The Gusuku Period was a period of Ryukyuan history during which gusuku fortresses were at their peak. The islands were controlled by local powerholders or lords known as anji or aji, and saw considerable violence as anji vied with one another for land and power. The islands first began to become unified toward the end of this period. Trade and other interactions with both China and Japan were active and vibrant, though not nearly as strong as in later centuries.

Many scholars identify the Gusuku period as beginning around the 1100s, coinciding with the introduction of porcelain[1] and with a rising formation of more complex societies, the proliferation of settlements with complex permanent structures, and the beginnings of the maturation of the aji class, and of the gusuku themselves. They take the unification of the islands under the Kingdom of Chûzan (i.e. the Ryûkyû Kingdom) as marking the end of this period, as it neatly and conveniently allows the next period to be called the "period of the kingdom." However, historian Akamine Mamoru, among others, identifies the "Gusuku Period" of Okinawan history as beginning some centuries earlier, in or around the 8th century, with the advent of agriculture, and the resulting emergence of the earliest complex settled societies, local lords, and fortifications.

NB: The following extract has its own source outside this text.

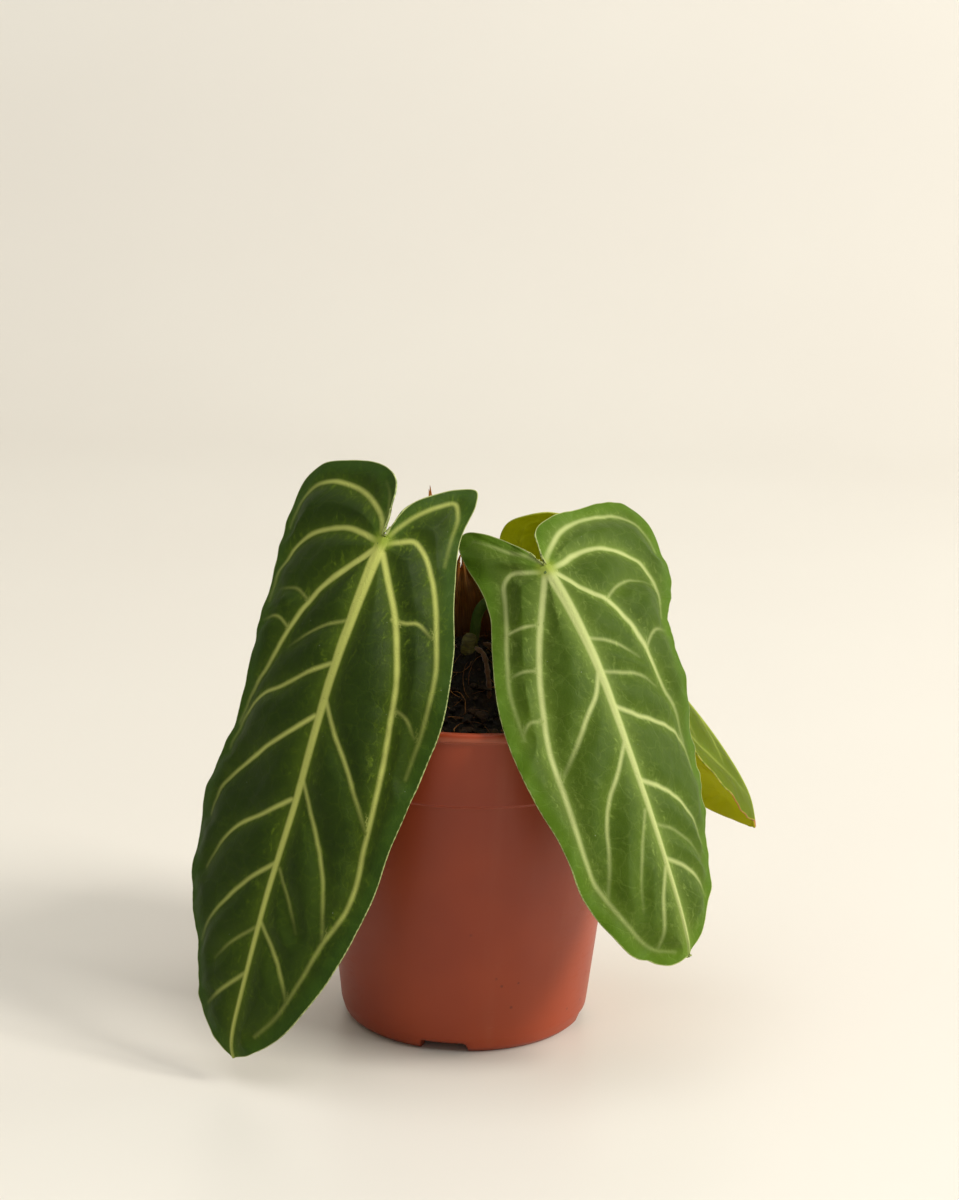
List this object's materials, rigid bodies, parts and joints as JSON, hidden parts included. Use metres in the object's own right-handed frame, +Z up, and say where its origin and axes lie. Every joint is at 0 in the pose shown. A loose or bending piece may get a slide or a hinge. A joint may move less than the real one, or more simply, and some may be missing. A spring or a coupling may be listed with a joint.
{
  "type": "potted anthurium villenaorum",
  "caption": "Young velvet-leaved anthurium with long drooping heart-shaped leaves in a terracotta-coloured plastic nursery pot.",
  "frame": {"origin": "on the floor plane, under the middle of the whole plant's bounding box", "axes": "+Z up through the pot, -Y towards the front where the two large leaves hang over the pot, +X to the right"},
  "size_m": [0.2048, 0.1454, 0.2073],
  "materials": {
    "pot_plastic": "satin",
    "potting_mix": "rough",
    "rhizome": "rough",
    "petiole": "satin",
    "blade": "velvet",
    "sheath": "matte",
    "root": "matte"
  },
  "bodies": {
    "root": {"pot": "pot_plastic", "potting_mix": "potting_mix", "rhizome": "rhizome", "petiole_left": "petiole", "petiole_right": "petiole", "petiole_rear": "petiole", "leaf_left": "blade", "leaf_right": "blade", "leaf_rear": "blade", "cataphyll_front": "sheath", "cataphyll_left": "sheath", "cataphyll_rear": "sheath", "aerial_root_front": "root", "aerial_root_right": "root", "aerial_root_left": "root"}
  },
  "joints": []
}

He designates the Gusuku period as ending with King Shô Shin's (r. 1477-1526) summoning all the local lords (anji) to reside in Shuri, consolidating his power over all their lands.[2]

References

  1. Suzuki Kakichi, et al. "Ryukyuan Architecture: Its History and Features," Okinawa bijutsu zenshû 沖縄美術全集, vol 5, Okinawa Times (1989), 89.
  2. Akamine Mamoru, Lina Terrell (trans.), Robert Huey (ed.), The Ryukyu Kingdom: Cornerstone of East Asia, University of Hawaii Press (2017), 12.